Foi assim que, durante a década de 1980, criaram-se nos EUA mais de 350 redes internacionais de televisão. Redes, a princípio, bem pequenas, como a CNN, a Discovery ou a Cartoon, que poucos anos depois passaram a integrar ou comandar as maiores corporações de mídia do mundo. E foi assim que, no Brasil, nenhuma rede internacional foi construída em tempo algum. Para o usuário brasileiro, os serviços de TV por assinatura tornaram-se uma grande feira de importação de conteúdo e de modelos de conteúdo. E os canais então criados acabaram o sendo à semelhança dos padrões estéticos e narrativos primários, desenvolvidos há anos pela TV aberta.
O foco sobre o serviço, e não sobre o conteúdo, acabou transformando a TV por assinatura brasileira num negócio irrelevante do ponto de vista comercial (menos de 7% do país está cabeado, contra 96% da Europa e dos EUA) e grotesco do ponto de vista cultural. A TV por assinatura absorveu da TV aberta o gosto por zombar da inteligência do espectador. A única arma que encontrou para se qualificar foi tratar seu interlocutor como débil mental. O resultado, 15 anos depois, é conhecido por todos: no pouco que produziu, a TV por assinatura emburreceu o seu espectador – e fez isso, ainda por cima, com o olhar estúpido de uma superioridade inexistente. Conseguiu o impossível: dar alguma legitimação às bobagens praticadas, com muito maior autenticidade, pela TV aberta.
Conteúdo para diversas plataformas
A abertura das transmissões digitais terrestres está correndo o sério risco de reproduzir esse fenômeno. O debate instalado no início não foi à frente. Deixou-se politizar e criar polarizações que acabaram favorecendo a manutenção de um modelo que já vigorava há 60 anos. No caso da TV por assinatura, o espectador foi levado a acreditar que nada iria mudar – e nada acabou mudando mesmo, no Brasil, enquanto nos outros países criava-se uma poderosa rede de emissoras que hoje estão em praticamente todos os sistemas de TV por assinatura do planeta. No que diz respeito à TV digital, o usuário está sendo levado a crer que o que existe de novo é a imagem dos programas que ele já conhece. Essa imagem vai melhorar bastante graças às transmissões em HDTV. O resto é quase irrelevante.

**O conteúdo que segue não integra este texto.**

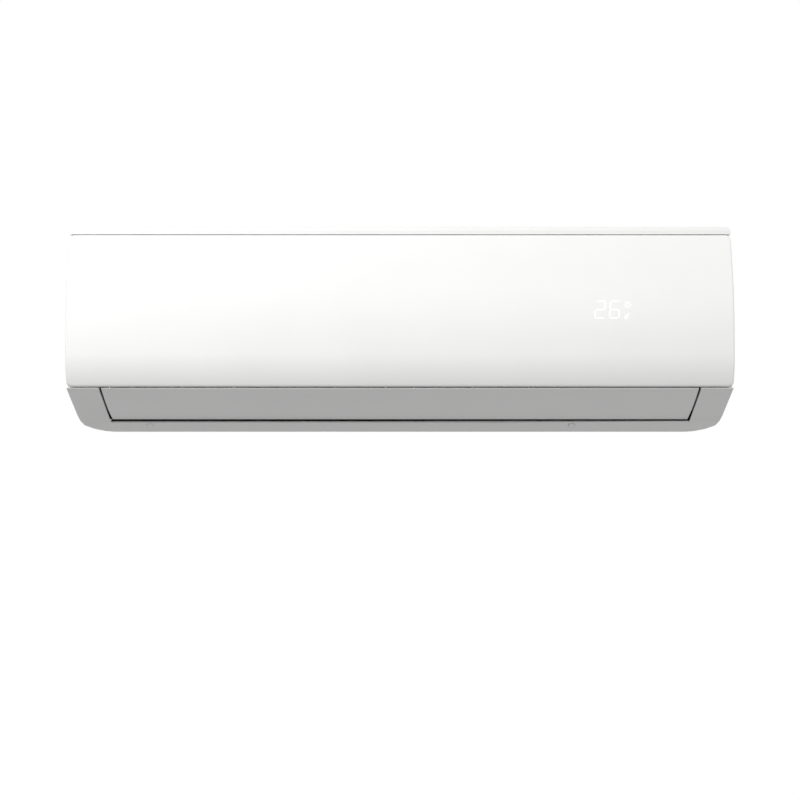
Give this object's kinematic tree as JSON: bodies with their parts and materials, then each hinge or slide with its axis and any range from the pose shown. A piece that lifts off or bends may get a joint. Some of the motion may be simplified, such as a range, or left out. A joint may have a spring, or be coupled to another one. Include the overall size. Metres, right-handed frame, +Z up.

Essa exacerbação dos mecanismos de defesa dos modelos de negócio existentes vai atrasar a televisão digital terrestre brasileira em muitos anos – tanto quanto atrasou a TV por assinatura. Corre o risco de, tal como aconteceu naquele caso, aumentar a nossa dependência por conteúdo estrangeiro e inibir a nossa capacidade de tirar proveito das novas plataformas.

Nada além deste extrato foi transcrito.